A community-built programme
The wider programme has also been shaped around gathering. It will include a major presentation from the Dubai Collection, a curated exhibition from Barjeel Art Foundation, moving image works with Alserkal Avenue and the 20th Global Art Forum. Large-scale installations will be placed across the site, including works by Khalid Al Banna, Rashid Bin Shabib and Ahmed Bin Shabib, Kevork Mourad and Sudarshan Shetty.
Alexie Glass-Kantor, executive director of curatorial at Art Dubai Group, says the programme was rebuilt around the idea of “things we do together”.
“We’ve had to reimagine Art Dubai from beginning to end,” she says. “It’s a different moment, a different time.”
With free entry supported by Dubai Culture, the fair will also be opened more widely to the public. “We want people to come and spend time with the galleries and the community,” Glass-Kantor says. “We want them to feel welcome.”
That sense of gathering sits alongside the commercial fragility behind cultural production. Many galleries make more than half of their annual turnover during the fair, Glass-Kantor says, while many artists supported through the platform come from places heavily affected by the current situation.

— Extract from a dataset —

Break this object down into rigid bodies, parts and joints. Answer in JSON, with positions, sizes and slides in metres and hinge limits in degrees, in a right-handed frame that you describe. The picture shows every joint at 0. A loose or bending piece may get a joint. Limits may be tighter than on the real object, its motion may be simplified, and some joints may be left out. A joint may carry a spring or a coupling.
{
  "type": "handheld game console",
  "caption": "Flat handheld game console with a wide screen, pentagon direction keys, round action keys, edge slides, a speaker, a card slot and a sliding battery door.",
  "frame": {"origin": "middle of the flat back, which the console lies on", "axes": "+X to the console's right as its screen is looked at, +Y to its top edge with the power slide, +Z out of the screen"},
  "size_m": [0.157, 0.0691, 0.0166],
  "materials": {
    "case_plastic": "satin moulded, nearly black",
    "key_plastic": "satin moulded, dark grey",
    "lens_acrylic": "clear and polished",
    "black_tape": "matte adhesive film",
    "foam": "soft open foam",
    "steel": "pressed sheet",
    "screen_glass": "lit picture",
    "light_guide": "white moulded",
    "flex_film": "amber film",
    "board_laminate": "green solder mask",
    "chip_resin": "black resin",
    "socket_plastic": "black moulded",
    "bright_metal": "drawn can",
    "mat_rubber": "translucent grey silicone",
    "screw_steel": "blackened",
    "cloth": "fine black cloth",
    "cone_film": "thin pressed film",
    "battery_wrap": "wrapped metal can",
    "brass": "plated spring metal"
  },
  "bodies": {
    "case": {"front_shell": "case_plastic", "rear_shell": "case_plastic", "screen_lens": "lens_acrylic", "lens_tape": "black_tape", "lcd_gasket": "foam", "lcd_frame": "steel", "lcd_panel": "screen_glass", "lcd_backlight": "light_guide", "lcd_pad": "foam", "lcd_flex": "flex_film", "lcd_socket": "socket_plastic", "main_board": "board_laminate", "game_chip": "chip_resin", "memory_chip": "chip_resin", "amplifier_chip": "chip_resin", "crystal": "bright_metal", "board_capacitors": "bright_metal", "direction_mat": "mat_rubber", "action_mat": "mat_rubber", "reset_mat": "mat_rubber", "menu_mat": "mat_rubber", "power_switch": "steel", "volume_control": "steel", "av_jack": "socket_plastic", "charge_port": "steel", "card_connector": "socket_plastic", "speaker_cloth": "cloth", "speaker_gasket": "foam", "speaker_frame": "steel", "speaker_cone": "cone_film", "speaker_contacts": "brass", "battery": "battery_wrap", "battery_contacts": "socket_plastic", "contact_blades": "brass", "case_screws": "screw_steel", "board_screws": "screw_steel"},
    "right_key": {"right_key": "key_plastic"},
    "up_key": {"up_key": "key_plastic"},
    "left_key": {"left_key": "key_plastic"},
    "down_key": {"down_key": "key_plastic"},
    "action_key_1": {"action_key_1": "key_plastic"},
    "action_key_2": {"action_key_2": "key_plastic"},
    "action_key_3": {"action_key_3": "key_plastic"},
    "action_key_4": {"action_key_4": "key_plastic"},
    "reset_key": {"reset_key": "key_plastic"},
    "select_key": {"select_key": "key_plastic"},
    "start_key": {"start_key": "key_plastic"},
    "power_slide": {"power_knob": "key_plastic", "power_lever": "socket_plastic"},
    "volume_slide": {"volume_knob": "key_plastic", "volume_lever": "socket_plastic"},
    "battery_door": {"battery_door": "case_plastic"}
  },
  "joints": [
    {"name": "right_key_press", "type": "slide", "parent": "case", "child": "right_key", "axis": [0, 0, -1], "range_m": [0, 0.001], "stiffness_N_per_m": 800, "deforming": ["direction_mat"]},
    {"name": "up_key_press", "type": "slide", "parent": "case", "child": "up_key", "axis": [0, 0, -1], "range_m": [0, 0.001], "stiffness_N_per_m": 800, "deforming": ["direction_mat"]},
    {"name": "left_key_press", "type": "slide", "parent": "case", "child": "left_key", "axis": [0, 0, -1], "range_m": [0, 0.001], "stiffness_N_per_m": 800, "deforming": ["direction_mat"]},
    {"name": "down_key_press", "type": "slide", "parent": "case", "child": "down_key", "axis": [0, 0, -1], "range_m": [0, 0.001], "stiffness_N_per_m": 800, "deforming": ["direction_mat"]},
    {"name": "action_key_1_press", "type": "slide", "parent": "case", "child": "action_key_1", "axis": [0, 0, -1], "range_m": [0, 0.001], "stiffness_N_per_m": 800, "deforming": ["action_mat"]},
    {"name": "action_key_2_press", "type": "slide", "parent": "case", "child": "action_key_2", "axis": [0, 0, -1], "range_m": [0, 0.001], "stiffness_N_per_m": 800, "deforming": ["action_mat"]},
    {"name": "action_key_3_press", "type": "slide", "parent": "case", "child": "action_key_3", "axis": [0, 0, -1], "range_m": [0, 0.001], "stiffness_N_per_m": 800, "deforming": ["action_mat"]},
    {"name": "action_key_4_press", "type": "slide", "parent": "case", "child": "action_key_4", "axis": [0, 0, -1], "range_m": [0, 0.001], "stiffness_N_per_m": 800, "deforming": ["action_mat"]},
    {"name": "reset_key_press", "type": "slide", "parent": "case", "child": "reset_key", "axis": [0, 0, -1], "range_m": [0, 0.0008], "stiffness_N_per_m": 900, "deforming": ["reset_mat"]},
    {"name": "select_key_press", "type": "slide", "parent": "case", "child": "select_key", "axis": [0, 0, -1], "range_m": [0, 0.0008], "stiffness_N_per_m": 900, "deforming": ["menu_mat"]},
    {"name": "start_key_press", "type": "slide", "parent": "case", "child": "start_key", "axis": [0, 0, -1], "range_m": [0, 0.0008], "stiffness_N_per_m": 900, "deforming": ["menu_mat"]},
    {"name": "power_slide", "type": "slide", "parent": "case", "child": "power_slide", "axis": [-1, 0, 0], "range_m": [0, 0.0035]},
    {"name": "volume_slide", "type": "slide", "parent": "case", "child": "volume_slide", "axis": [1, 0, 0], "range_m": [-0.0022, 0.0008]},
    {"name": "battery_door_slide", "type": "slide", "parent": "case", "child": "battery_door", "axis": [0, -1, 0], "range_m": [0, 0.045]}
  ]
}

“Culture is often one of the first things to get hit in a crisis, but it’s what people turn to for recovery,” she says. “It’s what people turn to for education, language, continuity, renewal and healing. Supporting culture through circumstances of transformation is really important.”
That is something Art Dubai has been building towards for 20 years. Around that market, it has helped build programmes, audiences, careers and habits of gathering that now extend well beyond the fair week.

“Ultimately, we have grown with our city,” Ghione says. “Art Dubai has Dubai in it, and as a platform and a programme, it will only be as good as our cultural scene.
“There are very few contexts where a private enterprise born as a commercial vehicle would have been able to work with such longevity in the non-commercial field, and affect change in the way our programmes have.”
In May, that history will be visible in a fair reshaped by the network around it.
“This is not a decision made in a silo by people in a meeting room,” Ghione says. “The decision to go ahead came from constant consultation and co-thinking with our partners, galleries, institutions and collectors.
“In the end, there is this feeling that this thing is everyone’s thing. And on that basis, it is taking place.”